Providers should work to ensure that their services further city goals and to demonstrate their value to the overall transportation network. This could start with early and frequent dialogue with city leaders to better understand where their transportation pain points are. Providers can then fine-tune the where, when, and how of their micromobility deployments to help address the city’s priorities, whether that’s reducing congestion, solving the first-mile/last-mile problem, improving air quality, or increasing access for underserved communities. They should also be sensitive to city concerns about creating dependencies on private sector providers. As mobility investor Reilly Brennan observed, cities are rightly hesitant to anchor their transportation system around services that could be unilaterally shut down should business needs change.51 In the end, providers can benefit from the trust they build with local leaders and residents.

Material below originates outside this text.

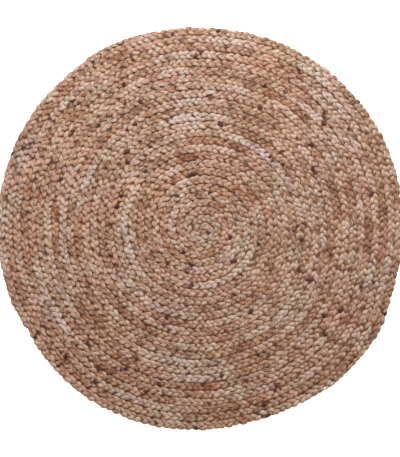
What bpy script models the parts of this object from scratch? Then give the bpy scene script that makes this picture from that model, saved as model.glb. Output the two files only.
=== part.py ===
"""Round braided jute rug, lying flat.

Two three-strand braids, side by side, are coiled together clockwise from the
centre and sewn edge to edge, so the rug is a single flat mat.  Its top shows
the turns of the coil as low ridges with a groove between neighbours, the
second braid lying a little lower than the first.  Its rim is the rounded side
of the last turns, and its underside is flat.  The strands are left to the
surface.
"""

import math

import bmesh
import bpy

MM = 0.001

# Driving dimensions
MEAN_RADIUS = 450 * MM       # average radius of the finished rug
BRAID_PITCH = 17.1 * MM      # width that each sewn braid takes up
FIRST_HEIGHT = 10.0 * MM     # thickness at the crest of the first braid
SECOND_HEIGHT = 9.2 * MM     # thickness at the crest of the second braid
GROOVE_HEIGHT = 7.0 * MM     # thickness at the grooves between them
CENTRE_RADIUS = 6 * MM       # radius at which the two braids start
CENTRE_SHIFT = (6 * MM, -1.5 * MM)   # the coil starts a little off the middle
RIM_HEIGHT = 5.2 * MM        # height of the widest line round the rim
RIM_FOOT_HEIGHT = 1.8 * MM   # height at which the rim starts to turn under
RIM_FOOT_INSET = 0.8 * MM
SOLE_INSET = 3.4 * MM        # the flat underside stops this far inside the rim

# Steps along the coil, counted from where the first braid starts.  The second
# braid starts half a turn earlier, on the other side of the centre.
STEPS_PER_TURN = 60
FIRST_START = 0
FIRST_END = 766
SECOND_START = -30
SECOND_END = 732
SECOND_END_ANGLE = 298.0     # degrees, where the second braid is tucked in
TAPER_STEPS = 7              # steps over which a braid narrows to its end
RISE_STEPS = 9               # steps over which a braid rises at its start

# The rim, counter-clockwise from +X: it stands out or draws in where the coil
# was pulled tighter, and bulges just before each braid narrows to its end.
RIM_COLUMNS = ("angle_deg", "bulge_mm")
RIM = [
    (0, -1.5),
    (20, 2.5),
    (50, 0.5),
    (70, -2.0),
    (85, -5.0),
    (100, -2.0),
    (120, 5.0),
    (130, 1.0),
    (150, 2.0),
    (180, 1.0),
    (200, 0.0),
    (210, -4.5),
    (222, 0.0),
    (235, 2.5),
    (250, 2.0),
    (270, -3.0),
    (285, -5.5),
    (300, -3.0),
    (312, 6.0),
    (330, 8.5),
    (341, 0.0),
    (350, -2.5),
]

JUTE_COLOUR = (0.365, 0.224, 0.156, 1.0)
JUTE_ROUGHNESS = 0.85
JUTE_METALLIC = 0.0

PAIR_PITCH = 2 * BRAID_PITCH
LAST_STEP = SECOND_END + STEPS_PER_TURN     # the line round the second braid ends here
LINE_ENDS = (LAST_STEP, FIRST_END)


def smooth(x):
    """Ease from 0 to 1 as x goes from 0 to 1."""
    x = min(max(x, 0.0), 1.0)
    return x * x * (3.0 - 2.0 * x)


def rim_radius(angle):
    """Radius of the rim in a direction given in radians."""
    degrees = math.degrees(angle) % 360.0
    rows = RIM + [(RIM[0][0] + 360, RIM[0][1])]
    for (start, low), (end, high) in zip(rows, rows[1:]):
        if start <= degrees <= end:
            share = smooth((degrees - start) / (end - start))
            return MEAN_RADIUS + (low + (high - low) * share) * MM
    raise ValueError("the rim table must start at 0 degrees")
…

As with so many issues in the future of mobility, the crux of the micromobility challenge typically lies in finding the right balance between safeguarding today’s public interest and still fostering innovations that can ultimately benefit consumers and the broader transportation system. Given micromobility’s many potential benefits, there likely exists an equilibrium that serves the interests of cities, citizens, and service providers. Getting there will likely demand relationships built on trust among all parties, while still allowing competition and new entrants. And—also like many other emerging mobility issues—there is no single formula that players can apply equally everywhere. But by working through the thorny issues now, learning from new data, and taking to heart key lessons, everyone can be better prepared when the next mobility innovation—such as autonomous vehicles moving people and goods—comes onto the scene.